Much of the funds that Greece was given ended up in the pockets of lenders, not as actual economic stimulus.
That's why at least one market watcher says the most reasonable solution may end up being one few people are talking about: debt forgiveness. Since much of what Greece owes is to government and multinational groups like the IMF, individual investors won't be the ones left holding the bag.
"Forgive the debt and move forward," says Jack Ablin, the chief investment officer at BMO Private Bank. "Let's keep a European happy family because it's not going to cost us anything to do so."
Credit ratings agency Standard & Poor's lowered its sovereign rating on Greece to 'CCC minus' from 'CCC' late on Monday, saying the probability of Athens exiting the eurozone was now about 50 per cent. On Tuesday, Fitch lowered its rating further in junk status, from CCC to CC.

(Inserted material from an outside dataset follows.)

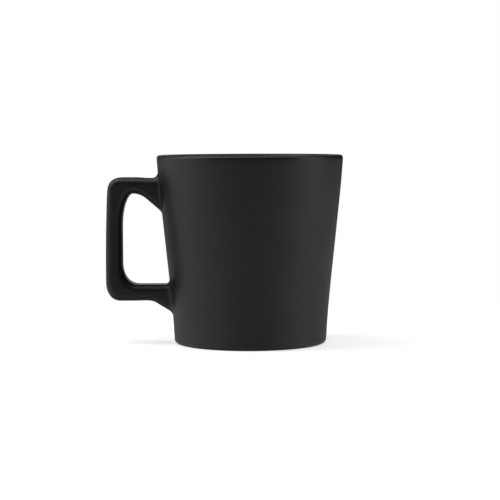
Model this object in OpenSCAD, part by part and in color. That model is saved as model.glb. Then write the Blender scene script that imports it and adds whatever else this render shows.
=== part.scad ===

Tsipras put his own position on the line in a television interview on Monday evening, saying he would respect the result of the referendum vote but would not lead a government to administer "austerity in perpetuity."
"If the Greek people want to have a humiliated prime minister, there are a lot of them out there. It won't be me," he said in an interview on Greek state television as one of the biggest rallies seen in Athens in years was taking place.
The show of defiance came at the end of a day that started with stunned Greeks waking up to shuttered banks, long supermarket lines and overwhelming uncertainty over their future in the eurozone.
Juncker's final offer incorporated a proposal from Greece to set value-added tax rates on hotels at 13 per cent, rather than the 23 per cent in the lenders' original plan. It was not immediately clear whether there would be any additional changes.
If the offer were accepted, the eurozone finance ministers could adopt a statement saying that a 2012 pledge to consider stretching out loan maturities, lowering interest rates and extending an interest payment moratorium on eurozone loans to Greece would be implemented in October.
The offer would be conditional on a letter to Juncker, Eurogroup chairman Dijsselbloem, Merkel and French President Francois Hollande arriving in time to arrange an emergency meeting of the Eurogroup on Tuesday.